## STATED GOAL
Please give the data below again in full, exactly as it stands.

________________

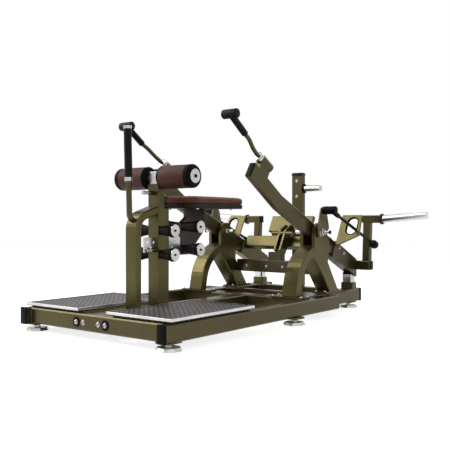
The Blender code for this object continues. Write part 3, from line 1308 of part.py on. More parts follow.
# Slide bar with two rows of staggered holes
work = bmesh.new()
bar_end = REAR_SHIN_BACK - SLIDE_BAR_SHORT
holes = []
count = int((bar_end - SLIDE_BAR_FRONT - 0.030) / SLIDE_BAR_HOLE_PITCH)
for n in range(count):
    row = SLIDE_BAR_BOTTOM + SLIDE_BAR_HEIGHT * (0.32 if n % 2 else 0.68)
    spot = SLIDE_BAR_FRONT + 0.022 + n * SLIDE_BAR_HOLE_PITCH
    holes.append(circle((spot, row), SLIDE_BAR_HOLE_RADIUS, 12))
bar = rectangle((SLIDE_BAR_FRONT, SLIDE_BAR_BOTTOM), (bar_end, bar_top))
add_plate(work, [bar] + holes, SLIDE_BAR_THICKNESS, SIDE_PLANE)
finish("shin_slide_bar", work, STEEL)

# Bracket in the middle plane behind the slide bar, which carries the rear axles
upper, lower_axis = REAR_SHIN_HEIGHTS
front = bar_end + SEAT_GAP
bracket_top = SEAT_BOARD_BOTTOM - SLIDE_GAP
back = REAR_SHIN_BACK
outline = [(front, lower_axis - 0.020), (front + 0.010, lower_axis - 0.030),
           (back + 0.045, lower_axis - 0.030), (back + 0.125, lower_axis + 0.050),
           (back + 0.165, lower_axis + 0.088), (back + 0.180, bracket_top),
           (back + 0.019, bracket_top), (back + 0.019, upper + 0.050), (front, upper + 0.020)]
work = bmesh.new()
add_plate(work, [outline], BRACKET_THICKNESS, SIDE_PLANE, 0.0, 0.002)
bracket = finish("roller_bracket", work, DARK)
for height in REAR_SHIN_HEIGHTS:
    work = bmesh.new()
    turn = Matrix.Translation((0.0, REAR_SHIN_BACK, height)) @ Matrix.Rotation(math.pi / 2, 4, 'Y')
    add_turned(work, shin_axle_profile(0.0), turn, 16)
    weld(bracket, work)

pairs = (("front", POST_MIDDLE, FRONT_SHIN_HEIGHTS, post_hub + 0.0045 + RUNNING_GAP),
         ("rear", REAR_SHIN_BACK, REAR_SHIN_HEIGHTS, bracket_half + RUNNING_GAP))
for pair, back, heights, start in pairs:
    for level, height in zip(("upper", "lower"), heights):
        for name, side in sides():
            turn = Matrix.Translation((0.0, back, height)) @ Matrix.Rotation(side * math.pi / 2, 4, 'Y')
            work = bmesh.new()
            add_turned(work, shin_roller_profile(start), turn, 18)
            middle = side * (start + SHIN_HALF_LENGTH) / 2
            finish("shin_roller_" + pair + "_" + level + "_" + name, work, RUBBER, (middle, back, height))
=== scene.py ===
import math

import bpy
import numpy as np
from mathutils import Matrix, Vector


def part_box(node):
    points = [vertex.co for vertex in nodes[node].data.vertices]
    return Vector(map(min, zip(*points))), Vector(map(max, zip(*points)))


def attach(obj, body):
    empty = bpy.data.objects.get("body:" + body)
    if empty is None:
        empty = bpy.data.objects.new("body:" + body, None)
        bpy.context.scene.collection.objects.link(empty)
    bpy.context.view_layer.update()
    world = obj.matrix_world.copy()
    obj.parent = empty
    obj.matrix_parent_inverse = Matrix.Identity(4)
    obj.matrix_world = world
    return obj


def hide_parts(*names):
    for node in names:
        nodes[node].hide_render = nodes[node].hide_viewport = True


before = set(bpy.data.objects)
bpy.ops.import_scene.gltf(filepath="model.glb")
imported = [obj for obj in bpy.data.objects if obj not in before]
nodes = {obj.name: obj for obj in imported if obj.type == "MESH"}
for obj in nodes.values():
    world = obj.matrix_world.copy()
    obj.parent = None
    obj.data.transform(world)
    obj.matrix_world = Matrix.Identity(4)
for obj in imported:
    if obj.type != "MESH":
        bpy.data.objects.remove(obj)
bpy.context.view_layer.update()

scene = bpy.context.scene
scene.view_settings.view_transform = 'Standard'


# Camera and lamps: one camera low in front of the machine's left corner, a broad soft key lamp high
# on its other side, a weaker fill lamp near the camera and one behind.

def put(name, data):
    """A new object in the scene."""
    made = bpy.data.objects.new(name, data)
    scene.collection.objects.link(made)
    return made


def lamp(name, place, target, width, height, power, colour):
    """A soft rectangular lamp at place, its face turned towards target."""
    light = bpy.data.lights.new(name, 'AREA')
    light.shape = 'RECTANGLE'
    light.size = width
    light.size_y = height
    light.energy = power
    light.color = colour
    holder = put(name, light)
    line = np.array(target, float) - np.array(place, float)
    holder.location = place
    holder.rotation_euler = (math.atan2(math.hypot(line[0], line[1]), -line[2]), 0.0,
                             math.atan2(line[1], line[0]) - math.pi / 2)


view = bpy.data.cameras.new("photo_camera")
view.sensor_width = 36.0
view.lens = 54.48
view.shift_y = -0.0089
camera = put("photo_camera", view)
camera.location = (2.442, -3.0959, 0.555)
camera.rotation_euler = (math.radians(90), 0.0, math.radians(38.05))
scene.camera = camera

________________

## EXERCISE RESULT
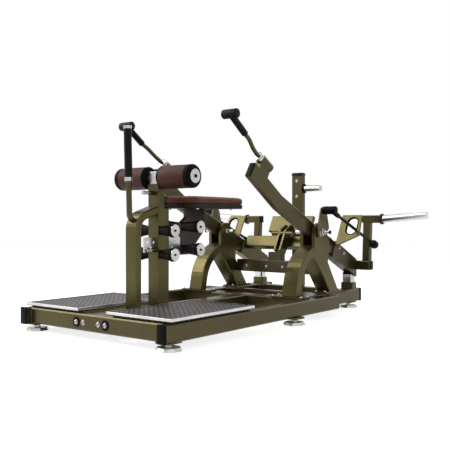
The Blender code for this object continues. Write part 3, from line 1308 of part.py on. More parts follow.
# Slide bar with two rows of staggered holes
work = bmesh.new()
bar_end = REAR_SHIN_BACK - SLIDE_BAR_SHORT
holes = []
count = int((bar_end - SLIDE_BAR_FRONT - 0.030) / SLIDE_BAR_HOLE_PITCH)
for n in range(count):
    row = SLIDE_BAR_BOTTOM + SLIDE_BAR_HEIGHT * (0.32 if n % 2 else 0.68)
    spot = SLIDE_BAR_FRONT + 0.022 + n * SLIDE_BAR_HOLE_PITCH
    holes.append(circle((spot, row), SLIDE_BAR_HOLE_RADIUS, 12))
bar = rectangle((SLIDE_BAR_FRONT, SLIDE_BAR_BOTTOM), (bar_end, bar_top))
add_plate(work, [bar] + holes, SLIDE_BAR_THICKNESS, SIDE_PLANE)
finish("shin_slide_bar", work, STEEL)

# Bracket in the middle plane behind the slide bar, which carries the rear axles
upper, lower_axis = REAR_SHIN_HEIGHTS
front = bar_end + SEAT_GAP
bracket_top = SEAT_BOARD_BOTTOM - SLIDE_GAP
back = REAR_SHIN_BACK
outline = [(front, lower_axis - 0.020), (front + 0.010, lower_axis - 0.030),
           (back + 0.045, lower_axis - 0.030), (back + 0.125, lower_axis + 0.050),
           (back + 0.165, lower_axis + 0.088), (back + 0.180, bracket_top),
           (back + 0.019, bracket_top), (back + 0.019, upper + 0.050), (front, upper + 0.020)]
work = bmesh.new()
add_plate(work, [outline], BRACKET_THICKNESS, SIDE_PLANE, 0.0, 0.002)
bracket = finish("roller_bracket", work, DARK)
for height in REAR_SHIN_HEIGHTS:
    work = bmesh.new()
    turn = Matrix.Translation((0.0, REAR_SHIN_BACK, height)) @ Matrix.Rotation(math.pi / 2, 4, 'Y')
    add_turned(work, shin_axle_profile(0.0), turn, 16)
    weld(bracket, work)

pairs = (("front", POST_MIDDLE, FRONT_SHIN_HEIGHTS, post_hub + 0.0045 + RUNNING_GAP),
         ("rear", REAR_SHIN_BACK, REAR_SHIN_HEIGHTS, bracket_half + RUNNING_GAP))
for pair, back, heights, start in pairs:
    for level, height in zip(("upper", "lower"), heights):
        for name, side in sides():
            turn = Matrix.Translation((0.0, back, height)) @ Matrix.Rotation(side * math.pi / 2, 4, 'Y')
            work = bmesh.new()
            add_turned(work, shin_roller_profile(start), turn, 18)
            middle = side * (start + SHIN_HALF_LENGTH) / 2
            finish("shin_roller_" + pair + "_" + level + "_" + name, work, RUBBER, (middle, back, height))
=== scene.py ===
import math

import bpy
import numpy as np
from mathutils import Matrix, Vector


def part_box(node):
    points = [vertex.co for vertex in nodes[node].data.vertices]
    return Vector(map(min, zip(*points))), Vector(map(max, zip(*points)))


def attach(obj, body):
    empty = bpy.data.objects.get("body:" + body)
    if empty is None:
        empty = bpy.data.objects.new("body:" + body, None)
        bpy.context.scene.collection.objects.link(empty)
    bpy.context.view_layer.update()
    world = obj.matrix_world.copy()
    obj.parent = empty
    obj.matrix_parent_inverse = Matrix.Identity(4)
    obj.matrix_world = world
    return obj


def hide_parts(*names):
    for node in names:
        nodes[node].hide_render = nodes[node].hide_viewport = True


before = set(bpy.data.objects)
bpy.ops.import_scene.gltf(filepath="model.glb")
imported = [obj for obj in bpy.data.objects if obj not in before]
nodes = {obj.name: obj for obj in imported if obj.type == "MESH"}
for obj in nodes.values():
    world = obj.matrix_world.copy()
    obj.parent = None
    obj.data.transform(world)
    obj.matrix_world = Matrix.Identity(4)
for obj in imported:
    if obj.type != "MESH":
        bpy.data.objects.remove(obj)
bpy.context.view_layer.update()

scene = bpy.context.scene
scene.view_settings.view_transform = 'Standard'


# Camera and lamps: one camera low in front of the machine's left corner, a broad soft key lamp high
# on its other side, a weaker fill lamp near the camera and one behind.

def put(name, data):
    """A new object in the scene."""
    made = bpy.data.objects.new(name, data)
    scene.collection.objects.link(made)
    return made


def lamp(name, place, target, width, height, power, colour):
    """A soft rectangular lamp at place, its face turned towards target."""
    light = bpy.data.lights.new(name, 'AREA')
    light.shape = 'RECTANGLE'
    light.size = width
    light.size_y = height
    light.energy = power
    light.color = colour
    holder = put(name, light)
    line = np.array(target, float) - np.array(place, float)
    holder.location = place
    holder.rotation_euler = (math.atan2(math.hypot(line[0], line[1]), -line[2]), 0.0,
                             math.atan2(line[1], line[0]) - math.pi / 2)


view = bpy.data.cameras.new("photo_camera")
view.sensor_width = 36.0
view.lens = 54.48
view.shift_y = -0.0089
camera = put("photo_camera", view)
camera.location = (2.442, -3.0959, 0.555)
camera.rotation_euler = (math.radians(90), 0.0, math.radians(38.05))
scene.camera = camera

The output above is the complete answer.